5) Once more, we have population to consider. I already compared Massachusetts, with less than a 6th of the population of Canada, we find about an 8th of homicides committed in Massachusetts using guns. Meanwhile, in Massachusetts, homicides are typically committed using guns, while in Canada, knives are the preferred weapon of choice.

Most importantly, this thread began with about the worst neuroscience study I've ever seen, and somehow turned into how "Americans" just won't stop doing whatever it is this somehow unified culture (contrasted with Canada's complex diversity, which they manage with a country larger than the US in terms of size and tiny in terms of population) does to ruin the world. But apparently horrible research needs to be supplemented by trashing the use of statistics and research in order to support rhetoric.
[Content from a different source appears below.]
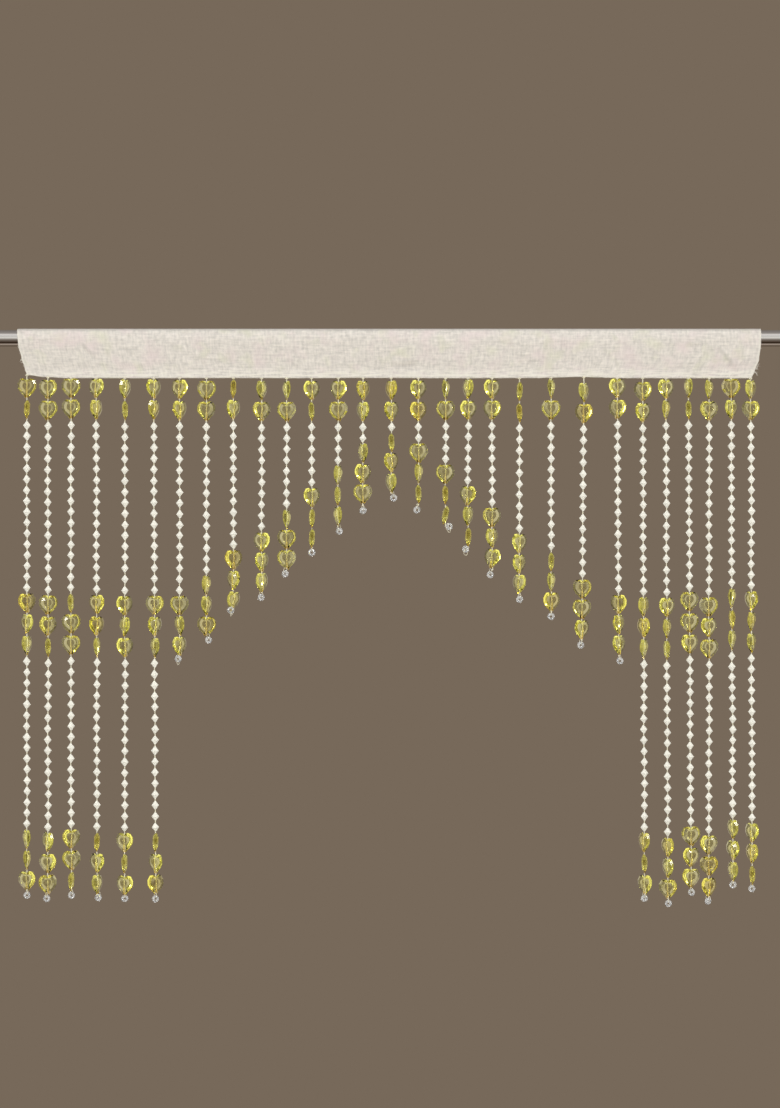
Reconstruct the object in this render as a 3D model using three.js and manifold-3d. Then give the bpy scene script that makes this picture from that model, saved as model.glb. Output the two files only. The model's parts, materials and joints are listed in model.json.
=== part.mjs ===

The US has tons of problems. Gun violence here is greater than many places in the world as is violence. But as you noted in your opening (and then somehow appear to have ignored), national comparisons are seldom realistic. Comparing Portugal and Spain, or Norway and Sweden, might be pretty feasible aross several domains. However, while Europe has a history of national conflicts going back before the US existed, and the US has had the highest rates of generations of diverse immigration populations, the problems here are not readily compared to those in Canada, the UK, etc. The US has a history of religious groups persecuted in Europe coming here, and the protestant background of the US in a large part is due to that history. Meanwhile, the US does not have the problem in certain European countries with unprecedented growth in a particular religious/ethnic expansion in certain regions and the difficulties this has posed. The US is alone in supporting a global criminal network fueled by drugs which it spends billions "fighting" and its citizens spend billions supporting.

I am not objecting to pointing out problems in the US. I'm objecting to an elitist moral superiority founded largely upon rhetoric and persisting in inaccurate and unfair judgments without good empirical support. In particular, when science has sunk so low that at peer-reviewed journal would publish a study by Colin Firth and some hasty efforts by two inexperienced (in social neuroscience) specialists who clearly didn't know what they were doing, pointing to problems with conservatives or liberals or religious people based on articles which misrepresent bad research is not the way to progress. I support what you said to start with: comparisons are too often unrealistic. And when made, context is necessary. What is important is to look at the problems not from a "if only X country/group/etc. were more like us/me", but from as unbiased as perspective as possible. And the study both you and the OP linked to is incredibly biased and has nothing to offer as far as science is concerned, but this has not stopped this thread from continuing to propagate rhetoric over research (good research, anyway).